Getting Started#

Installation#

From conda-forge#

conda install -c conda-forge pyfes

Building from Source#

PyFES requires a C++14 compiler and CMake:

git clone https://github.com/CNES/aviso-fes.git
cd aviso-fes
pip install -e .

Quickstart: Predicting Tides from a Model#

The most common use case is predicting ocean tides at given locations and times using a tidal atlas (FES2022, GOT5.6, etc.).

Step 1: Create a YAML Configuration File#

The configuration file describes your tidal model and selects the prediction engine. Here is a minimal example for a FES atlas with Cartesian grids:

engine: darwin
tide:
  cartesian:
    paths:
      M2: /path/to/M2_tide.nc
      S2: /path/to/S2_tide.nc
      K1: /path/to/K1_tide.nc
      O1: /path/to/O1_tide.nc
      # ... additional constituents

The top-level engine key selects the prediction engine: darwin for FES atlases or perth for GOT atlases. See Prediction Engines for details on each engine.

Environment variables are supported using ${VAR} syntax:

engine: darwin
tide:
  cartesian:
    paths:
      M2: ${FES_DATA}/M2_tide.nc

Step 2: Load the Model and Predict#

import numpy as np
import pyfes

# Load the tidal model and settings from the YAML file
config = pyfes.config.load('ocean_tide.yaml')
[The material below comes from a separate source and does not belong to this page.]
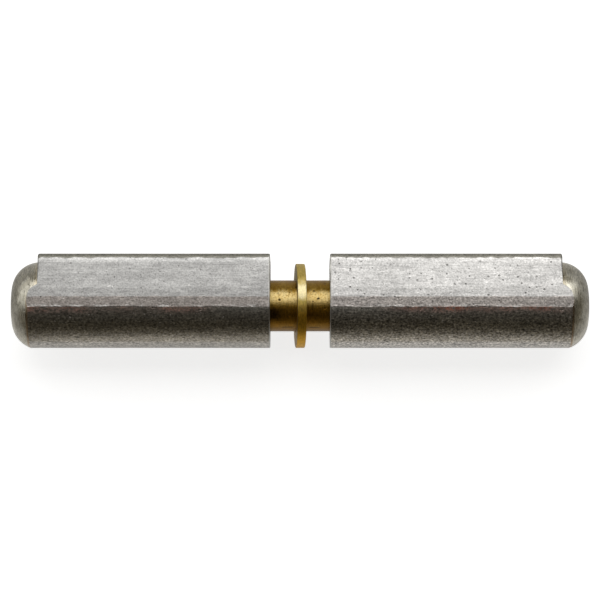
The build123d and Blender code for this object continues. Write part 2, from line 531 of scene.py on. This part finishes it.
class Finish(Graph):
    """The node graph of one metal finish. It measures in millimetres about the hinge axis."""

    def __init__(self, name, seed, lean=0.0):
        self.material = bpy.data.materials.new(name)
        self.material.use_nodes = True
        super().__init__(self.material.node_tree)
        self.surface = self.tree.nodes["Principled BSDF"]
        self.surface.inputs["Metallic"].default_value = 1
        here = self.add("TexCoord").outputs["Object"]
        from_axis = self.vector("SUBTRACT", here, (0, AXIS_Y * MM, AXIS_Z * MM))
        upright = {"Vector": self.vector("SCALE", from_axis, 1 / MM), "Angle": -lean}
        self.place = self.add("VectorRotate", upright, rotation_type="Y_AXIS").outputs[0]
        self.seed = seed
        split = self.add("SeparateXYZ", {"Vector": self.place})
        self.x, self.y, self.z = split.outputs
        self.angle = self.math("MULTIPLY", self.math("ARCTAN2", self.z, self.y), 180 / math.pi)
        across = self.math("MULTIPLY", self.y, self.y)
        self.radius = self.math("SQRT", self.math("MULTIPLY_ADD", self.z, self.z, across))

    def spot(self, place, scale):
        """Where a new noise is read: scaled along each axis, and moved to differ from the others."""
        self.seed += SEED_STEP
        scaled = self.vector("MULTIPLY", place, scale)
        return self.vector("ADD", scaled, (self.seed, self.seed / 2, self.seed / 3))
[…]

# Define the prediction coordinates and times
dates = np.arange(
    np.datetime64('2024-01-01'),
    np.datetime64('2024-01-02'),
    np.timedelta64(1, 'h'),
)
lons = np.full(dates.shape, -7.688)   # longitude in degrees
lats = np.full(dates.shape, 59.195)   # latitude in degrees

# Compute the tide
tide, lp, flags = pyfes.evaluate_tide(
    config.models['tide'], dates, lons, lats,
    settings=config.settings,
)

# tide: short-period constituent heights (cm)
# lp: long-period equilibrium tide (cm)
# flags: quality flags (>0: interpolated, <0: extrapolated, 0: undefined)
total_tide = tide + lp

The load() function returns a Configuration named tuple containing:

  • models: a dictionary mapping 'tide' (and optionally 'radial') to tidal model objects.

  • settings: the runtime settings appropriate for the chosen engine (FESSettings or PerthSettings).

The actual prediction is performed by evaluate_tide(), which evaluates the configured model at the requested times and locations.

Quickstart: Prediction from Known Constituents#

If you already know the tidal constituents at a location (e.g., from harmonic analysis of tide gauge data), you can predict tides directly:

import numpy as np
import pyfes

# Constituents from harmonic analysis: {name: (amplitude_cm, phase_deg)}
constituents = {
    'M2': (205.1, 109.0),
    'S2': (74.9, 148.3),
    'K1': (6.4, 75.1),
    'O1': (6.6, 327.9),
}

dates = np.arange(
    np.datetime64('2024-01-01'),
    np.datetime64('2024-01-02'),
    np.timedelta64(1, 'h'),
)

tide, lp = pyfes.evaluate_tide_from_constituents(
    constituents, dates, latitude=48.38,
)

See evaluate_tide_from_constituents() for the full API.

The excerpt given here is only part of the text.